• [WHAT YOU HAVE TO DO]:
The first line to copy is the one with "The OpenSCAD and"; the last is the one with "patch_point = g.scaled(point, (1, 1, 1), PATCH_SHIFT)". Copy each line in that range exactly, leaving out all others.

═══ SUPPLIED MATERIAL ═══

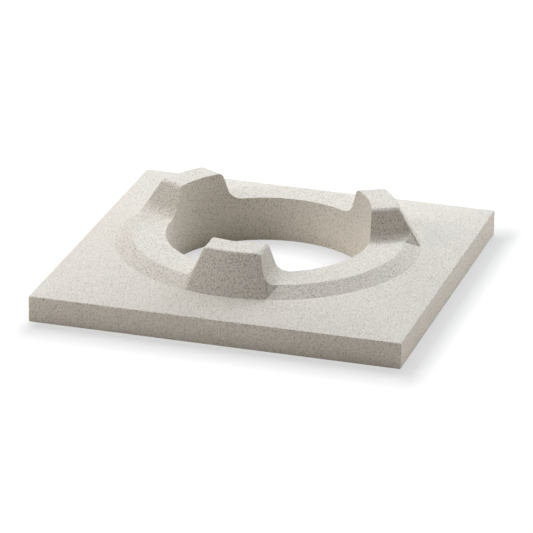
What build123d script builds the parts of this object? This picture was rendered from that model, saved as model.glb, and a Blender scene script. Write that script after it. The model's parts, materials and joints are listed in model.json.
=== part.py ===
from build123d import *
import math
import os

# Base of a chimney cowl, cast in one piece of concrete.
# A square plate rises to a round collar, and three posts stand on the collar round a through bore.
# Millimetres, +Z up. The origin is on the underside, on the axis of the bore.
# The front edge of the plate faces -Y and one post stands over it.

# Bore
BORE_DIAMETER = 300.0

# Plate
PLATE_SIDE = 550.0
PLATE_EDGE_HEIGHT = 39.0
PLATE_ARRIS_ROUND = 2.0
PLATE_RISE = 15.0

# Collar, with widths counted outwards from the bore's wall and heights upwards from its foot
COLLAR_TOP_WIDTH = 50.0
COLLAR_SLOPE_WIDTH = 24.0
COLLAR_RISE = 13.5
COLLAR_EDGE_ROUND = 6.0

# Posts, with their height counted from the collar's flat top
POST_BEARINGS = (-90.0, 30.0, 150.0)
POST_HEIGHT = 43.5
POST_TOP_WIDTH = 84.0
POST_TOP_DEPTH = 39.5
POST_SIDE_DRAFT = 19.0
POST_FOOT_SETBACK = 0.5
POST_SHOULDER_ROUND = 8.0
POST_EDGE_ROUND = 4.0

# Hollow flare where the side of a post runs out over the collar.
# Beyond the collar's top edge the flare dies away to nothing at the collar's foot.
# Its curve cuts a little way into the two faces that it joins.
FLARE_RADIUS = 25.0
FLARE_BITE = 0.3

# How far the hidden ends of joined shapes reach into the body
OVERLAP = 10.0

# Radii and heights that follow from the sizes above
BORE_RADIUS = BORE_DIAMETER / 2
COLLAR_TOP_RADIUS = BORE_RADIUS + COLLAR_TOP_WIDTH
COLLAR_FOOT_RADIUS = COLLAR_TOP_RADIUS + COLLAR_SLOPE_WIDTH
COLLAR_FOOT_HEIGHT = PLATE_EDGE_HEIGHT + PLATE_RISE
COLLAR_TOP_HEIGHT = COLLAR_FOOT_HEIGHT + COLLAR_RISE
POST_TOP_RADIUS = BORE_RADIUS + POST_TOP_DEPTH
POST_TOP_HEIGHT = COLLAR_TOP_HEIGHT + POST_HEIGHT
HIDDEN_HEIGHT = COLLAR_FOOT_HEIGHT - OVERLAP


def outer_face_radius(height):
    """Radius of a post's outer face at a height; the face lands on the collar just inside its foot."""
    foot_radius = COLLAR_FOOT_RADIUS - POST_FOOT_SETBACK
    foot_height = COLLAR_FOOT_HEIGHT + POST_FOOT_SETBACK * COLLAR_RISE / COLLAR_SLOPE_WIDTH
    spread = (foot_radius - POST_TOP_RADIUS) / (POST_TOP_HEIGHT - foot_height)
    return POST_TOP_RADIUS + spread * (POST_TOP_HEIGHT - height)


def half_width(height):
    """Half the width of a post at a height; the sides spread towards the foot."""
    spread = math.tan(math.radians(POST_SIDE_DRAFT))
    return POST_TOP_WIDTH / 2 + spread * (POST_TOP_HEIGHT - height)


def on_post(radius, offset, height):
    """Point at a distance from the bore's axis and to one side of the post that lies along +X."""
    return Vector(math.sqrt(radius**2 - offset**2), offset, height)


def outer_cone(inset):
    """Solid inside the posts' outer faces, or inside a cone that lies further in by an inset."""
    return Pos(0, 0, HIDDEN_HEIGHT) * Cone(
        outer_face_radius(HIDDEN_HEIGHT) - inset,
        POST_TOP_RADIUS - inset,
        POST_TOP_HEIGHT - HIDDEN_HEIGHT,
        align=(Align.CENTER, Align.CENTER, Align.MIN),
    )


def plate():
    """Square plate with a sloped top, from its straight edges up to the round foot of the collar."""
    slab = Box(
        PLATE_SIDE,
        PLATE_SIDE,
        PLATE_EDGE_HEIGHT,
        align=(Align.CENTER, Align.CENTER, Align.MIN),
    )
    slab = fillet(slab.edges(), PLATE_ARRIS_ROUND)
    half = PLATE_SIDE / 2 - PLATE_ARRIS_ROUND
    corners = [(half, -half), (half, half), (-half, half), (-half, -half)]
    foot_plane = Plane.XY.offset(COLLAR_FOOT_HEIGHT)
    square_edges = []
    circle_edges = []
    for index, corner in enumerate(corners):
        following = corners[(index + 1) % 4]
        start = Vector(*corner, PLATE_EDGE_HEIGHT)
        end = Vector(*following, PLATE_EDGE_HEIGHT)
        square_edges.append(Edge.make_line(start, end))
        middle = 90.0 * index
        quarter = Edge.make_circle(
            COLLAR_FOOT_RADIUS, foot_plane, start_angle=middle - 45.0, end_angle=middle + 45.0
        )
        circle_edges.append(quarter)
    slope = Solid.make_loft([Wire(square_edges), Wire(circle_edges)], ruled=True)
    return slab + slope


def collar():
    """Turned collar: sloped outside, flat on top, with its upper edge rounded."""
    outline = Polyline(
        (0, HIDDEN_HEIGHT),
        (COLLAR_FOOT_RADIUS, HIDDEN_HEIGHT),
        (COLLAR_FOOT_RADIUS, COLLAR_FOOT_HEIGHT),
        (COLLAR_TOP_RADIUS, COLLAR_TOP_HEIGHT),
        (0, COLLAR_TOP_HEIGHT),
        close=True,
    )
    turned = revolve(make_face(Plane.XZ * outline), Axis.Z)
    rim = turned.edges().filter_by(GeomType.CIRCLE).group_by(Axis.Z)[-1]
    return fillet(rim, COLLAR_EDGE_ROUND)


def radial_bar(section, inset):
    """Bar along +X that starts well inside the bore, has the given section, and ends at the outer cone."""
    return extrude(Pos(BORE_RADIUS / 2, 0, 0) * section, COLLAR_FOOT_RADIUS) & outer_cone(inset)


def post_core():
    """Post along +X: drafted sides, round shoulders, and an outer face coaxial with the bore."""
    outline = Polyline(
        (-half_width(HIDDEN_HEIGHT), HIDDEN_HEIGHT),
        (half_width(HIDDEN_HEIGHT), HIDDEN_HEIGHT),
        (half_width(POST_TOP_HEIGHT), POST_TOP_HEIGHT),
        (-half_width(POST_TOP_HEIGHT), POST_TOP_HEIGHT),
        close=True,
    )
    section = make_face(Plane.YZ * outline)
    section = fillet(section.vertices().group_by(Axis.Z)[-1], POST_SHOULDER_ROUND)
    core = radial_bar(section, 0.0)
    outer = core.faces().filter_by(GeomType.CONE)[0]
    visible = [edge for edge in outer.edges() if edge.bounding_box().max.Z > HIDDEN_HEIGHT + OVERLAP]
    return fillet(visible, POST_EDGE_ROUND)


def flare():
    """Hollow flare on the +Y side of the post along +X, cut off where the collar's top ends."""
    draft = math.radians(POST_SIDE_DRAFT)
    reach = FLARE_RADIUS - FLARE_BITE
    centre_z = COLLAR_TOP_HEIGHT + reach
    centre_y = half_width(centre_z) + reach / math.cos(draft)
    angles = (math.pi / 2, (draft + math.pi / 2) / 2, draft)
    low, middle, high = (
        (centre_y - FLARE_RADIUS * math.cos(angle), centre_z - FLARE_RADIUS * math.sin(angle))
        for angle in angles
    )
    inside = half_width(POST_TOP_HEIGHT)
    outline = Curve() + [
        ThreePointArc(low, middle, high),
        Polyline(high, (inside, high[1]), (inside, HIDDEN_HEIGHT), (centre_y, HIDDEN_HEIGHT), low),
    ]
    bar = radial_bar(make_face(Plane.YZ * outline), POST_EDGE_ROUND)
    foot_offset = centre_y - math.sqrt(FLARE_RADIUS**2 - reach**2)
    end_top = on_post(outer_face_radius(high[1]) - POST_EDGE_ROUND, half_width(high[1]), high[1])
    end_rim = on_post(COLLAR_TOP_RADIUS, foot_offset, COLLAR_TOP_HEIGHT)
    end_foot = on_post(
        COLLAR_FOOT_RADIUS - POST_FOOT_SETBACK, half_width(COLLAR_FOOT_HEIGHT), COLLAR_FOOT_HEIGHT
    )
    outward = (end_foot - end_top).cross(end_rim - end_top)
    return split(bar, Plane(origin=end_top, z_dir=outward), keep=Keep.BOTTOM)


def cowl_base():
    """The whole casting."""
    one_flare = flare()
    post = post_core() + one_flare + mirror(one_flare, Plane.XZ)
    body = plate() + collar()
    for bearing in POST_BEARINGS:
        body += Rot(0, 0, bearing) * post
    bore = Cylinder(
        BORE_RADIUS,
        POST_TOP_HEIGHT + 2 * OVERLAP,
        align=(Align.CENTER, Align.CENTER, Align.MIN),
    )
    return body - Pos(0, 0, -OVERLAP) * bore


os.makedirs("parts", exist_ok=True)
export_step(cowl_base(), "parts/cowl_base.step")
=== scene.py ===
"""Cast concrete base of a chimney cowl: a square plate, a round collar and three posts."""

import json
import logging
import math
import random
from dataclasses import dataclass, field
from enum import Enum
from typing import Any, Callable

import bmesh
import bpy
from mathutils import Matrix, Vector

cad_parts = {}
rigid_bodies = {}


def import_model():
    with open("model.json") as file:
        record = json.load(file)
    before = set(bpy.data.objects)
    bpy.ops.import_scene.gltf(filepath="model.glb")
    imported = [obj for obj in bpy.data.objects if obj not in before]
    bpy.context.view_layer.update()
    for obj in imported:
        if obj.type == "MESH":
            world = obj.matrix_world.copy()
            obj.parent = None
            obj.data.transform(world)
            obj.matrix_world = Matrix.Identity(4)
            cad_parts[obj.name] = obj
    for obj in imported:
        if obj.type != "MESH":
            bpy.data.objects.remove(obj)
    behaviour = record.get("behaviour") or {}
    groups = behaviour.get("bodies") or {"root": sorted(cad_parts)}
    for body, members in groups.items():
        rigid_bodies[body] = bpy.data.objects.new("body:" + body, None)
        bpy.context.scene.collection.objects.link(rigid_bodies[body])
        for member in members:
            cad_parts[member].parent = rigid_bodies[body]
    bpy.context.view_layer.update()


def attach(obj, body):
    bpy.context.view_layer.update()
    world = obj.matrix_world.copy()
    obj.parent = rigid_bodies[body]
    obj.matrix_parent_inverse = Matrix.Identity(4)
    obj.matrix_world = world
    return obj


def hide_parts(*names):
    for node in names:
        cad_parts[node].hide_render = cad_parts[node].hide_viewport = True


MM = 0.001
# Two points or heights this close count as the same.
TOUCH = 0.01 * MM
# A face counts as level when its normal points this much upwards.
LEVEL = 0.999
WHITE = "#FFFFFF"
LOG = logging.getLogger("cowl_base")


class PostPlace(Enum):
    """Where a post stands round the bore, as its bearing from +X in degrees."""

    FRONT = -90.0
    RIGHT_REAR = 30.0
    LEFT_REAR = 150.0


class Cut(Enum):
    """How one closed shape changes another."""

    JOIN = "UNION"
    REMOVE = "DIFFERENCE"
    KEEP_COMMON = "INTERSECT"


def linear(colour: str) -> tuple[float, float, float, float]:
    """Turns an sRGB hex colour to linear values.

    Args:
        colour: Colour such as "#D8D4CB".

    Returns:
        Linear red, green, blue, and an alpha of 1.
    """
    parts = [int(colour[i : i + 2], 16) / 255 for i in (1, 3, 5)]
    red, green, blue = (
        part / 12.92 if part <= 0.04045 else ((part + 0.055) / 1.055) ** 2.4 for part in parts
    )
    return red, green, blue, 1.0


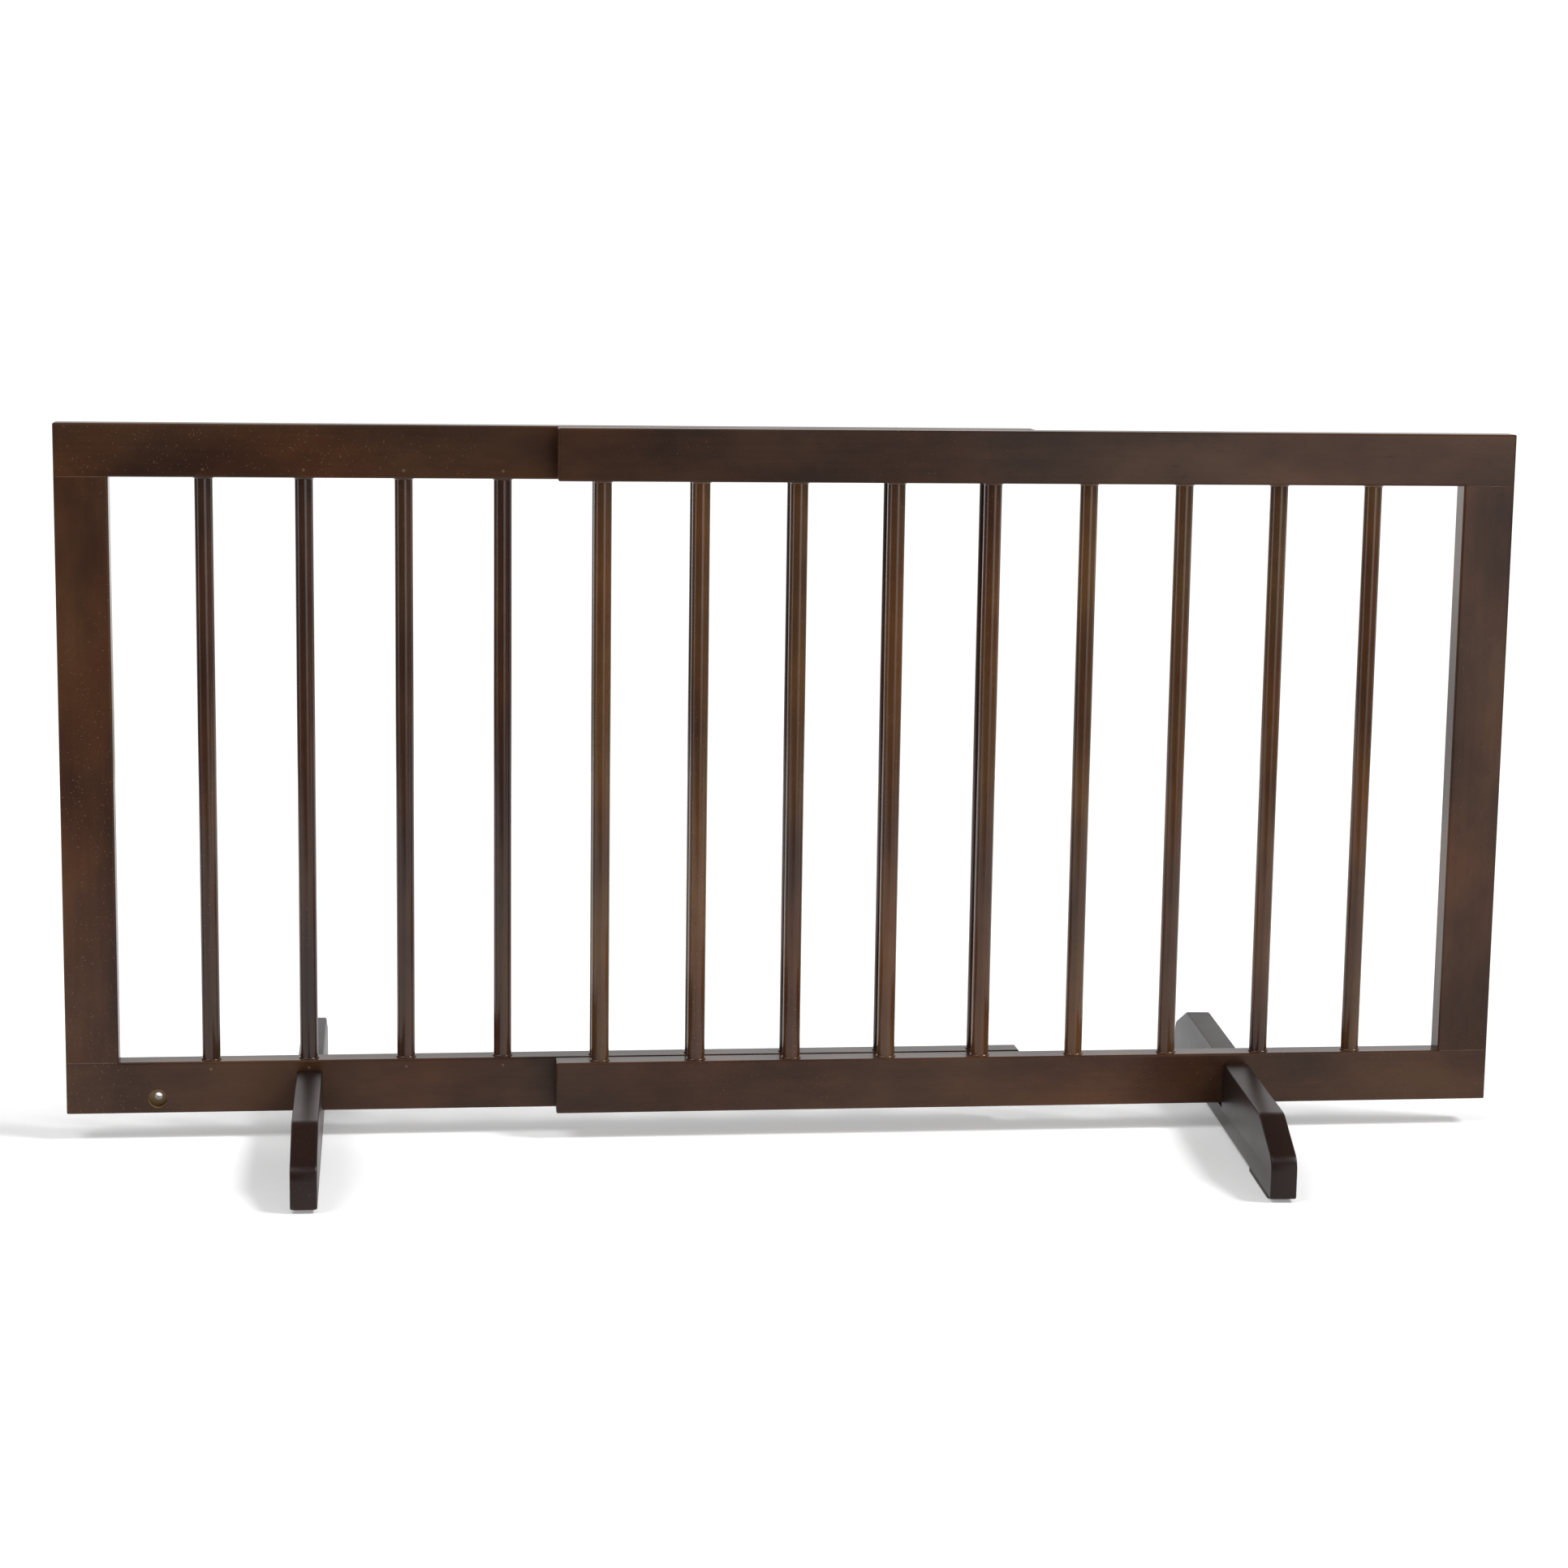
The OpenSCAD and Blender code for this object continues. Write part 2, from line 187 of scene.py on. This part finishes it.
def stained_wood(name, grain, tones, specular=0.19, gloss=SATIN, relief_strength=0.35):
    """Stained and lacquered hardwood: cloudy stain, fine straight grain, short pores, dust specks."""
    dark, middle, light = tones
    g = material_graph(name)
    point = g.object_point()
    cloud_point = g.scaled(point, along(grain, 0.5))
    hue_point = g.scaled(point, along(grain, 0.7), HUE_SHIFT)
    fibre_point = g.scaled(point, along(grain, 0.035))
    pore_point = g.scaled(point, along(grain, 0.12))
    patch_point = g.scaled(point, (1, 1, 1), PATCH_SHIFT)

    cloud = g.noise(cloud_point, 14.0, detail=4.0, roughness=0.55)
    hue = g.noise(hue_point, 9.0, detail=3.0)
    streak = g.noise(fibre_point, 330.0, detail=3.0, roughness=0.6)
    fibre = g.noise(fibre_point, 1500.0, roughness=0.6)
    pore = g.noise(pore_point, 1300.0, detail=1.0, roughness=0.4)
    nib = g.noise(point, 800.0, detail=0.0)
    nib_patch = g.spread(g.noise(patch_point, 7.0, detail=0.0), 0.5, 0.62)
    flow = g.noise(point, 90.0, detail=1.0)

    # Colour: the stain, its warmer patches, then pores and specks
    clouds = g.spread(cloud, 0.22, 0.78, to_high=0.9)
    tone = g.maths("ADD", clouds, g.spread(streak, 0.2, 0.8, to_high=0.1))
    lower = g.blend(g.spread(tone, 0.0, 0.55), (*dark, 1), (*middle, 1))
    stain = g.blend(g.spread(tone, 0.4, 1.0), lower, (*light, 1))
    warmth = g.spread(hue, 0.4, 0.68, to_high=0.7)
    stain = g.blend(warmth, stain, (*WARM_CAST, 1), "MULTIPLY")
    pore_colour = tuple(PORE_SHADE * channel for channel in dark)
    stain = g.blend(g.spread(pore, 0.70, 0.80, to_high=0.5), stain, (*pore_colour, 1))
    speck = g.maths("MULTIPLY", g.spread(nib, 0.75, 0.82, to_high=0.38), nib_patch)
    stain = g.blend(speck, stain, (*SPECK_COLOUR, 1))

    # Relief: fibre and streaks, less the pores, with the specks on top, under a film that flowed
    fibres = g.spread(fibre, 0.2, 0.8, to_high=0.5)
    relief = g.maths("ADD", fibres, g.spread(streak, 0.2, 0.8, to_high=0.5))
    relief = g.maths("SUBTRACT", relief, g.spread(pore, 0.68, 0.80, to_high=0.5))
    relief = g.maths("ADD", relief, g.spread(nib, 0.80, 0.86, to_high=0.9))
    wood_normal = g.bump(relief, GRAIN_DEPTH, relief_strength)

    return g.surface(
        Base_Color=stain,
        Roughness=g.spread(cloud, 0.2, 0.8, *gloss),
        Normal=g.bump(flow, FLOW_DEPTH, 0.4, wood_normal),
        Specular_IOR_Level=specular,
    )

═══

• [CORRECT ANSWER]:
The OpenSCAD and Blender code for this object continues. Write part 2, from line 187 of scene.py on. This part finishes it.
def stained_wood(name, grain, tones, specular=0.19, gloss=SATIN, relief_strength=0.35):
    """Stained and lacquered hardwood: cloudy stain, fine straight grain, short pores, dust specks."""
    dark, middle, light = tones
    g = material_graph(name)
    point = g.object_point()
    cloud_point = g.scaled(point, along(grain, 0.5))
    hue_point = g.scaled(point, along(grain, 0.7), HUE_SHIFT)
    fibre_point = g.scaled(point, along(grain, 0.035))
    pore_point = g.scaled(point, along(grain, 0.12))
    patch_point = g.scaled(point, (1, 1, 1), PATCH_SHIFT)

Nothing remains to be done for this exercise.